Il contribuente lamenta la suddetta violazione sul presupposto che all’avviso di accertamento impugnato non era allegato il provvedimento giurisdizionale dal quale esso traeva origine.
L’obbligo di motivazione dell’avviso di accertamento d’imposta, salvo che, in casi particolari che una apposita norma richieda l’esposizione analitica e contestuale dei motivi, è soddisfatto sempre che il contribuente sia posto in condizione di conoscere la pretesa fiscale in tutti i suoi elementi essenziali, ai fini di una efficace contestazione sull’an e sul quantum debeatur.
Nel caso di specie assume rilievo la piena conoscenza mostrata dal contribuente dell’atto dell’Autorità giudiziaria sul quale la pretesa fiscale si fondava, conoscenza desumibile dal pieno esercizio del proprio diritto di difesa dinnanzi alle commissioni tributarie di primo e secondo grado e dal fatto che il contribuente era parte del relativo giudizio.

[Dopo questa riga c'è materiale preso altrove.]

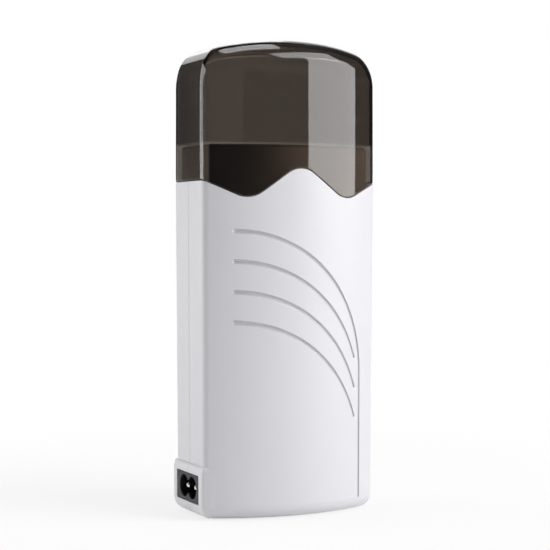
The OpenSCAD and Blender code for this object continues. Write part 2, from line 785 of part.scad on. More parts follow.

7. Deve, in conclusione, affermarsi la corretta applicazione da parte della CTR dei principi sopra enunciati
8. Le spese seguono la soccombenza e sono liquidate come in dispositivo. Sussistono le condizioni per dare atto, ai sensi dell’art. 13, comma 1- quater, del d.P.R. n. 115 del 2002, della sussistenza dei presupposti per il versamento da parte della ricorrente, dell’ulteriore importo a titolo di contributo unificato pari a quello dovuto per il ricorso principale, a norma del comma 1-bis dello stesso art. 13, se dovuto.
P.Q.M.
Rigetta il ricorso.
Condanna la ricorrente al pagamento in favore della controricorrente delle spese del giudizio di legittimità che liquida in €. 255,00 oltre spese e accessori come per legge.
Ai sensi dell’art. 13, comma 1-quater, del d.p.r. n. 115 del 2002, dà atto della sussistenza dei presupposti per il versamento, da parte della ricorrente dell’ulteriore importo a titolo di contributo unificato pari a quello dovuto per il ricorso principale, a norma del comma 1-bis dello stesso art. 13, se dovuto.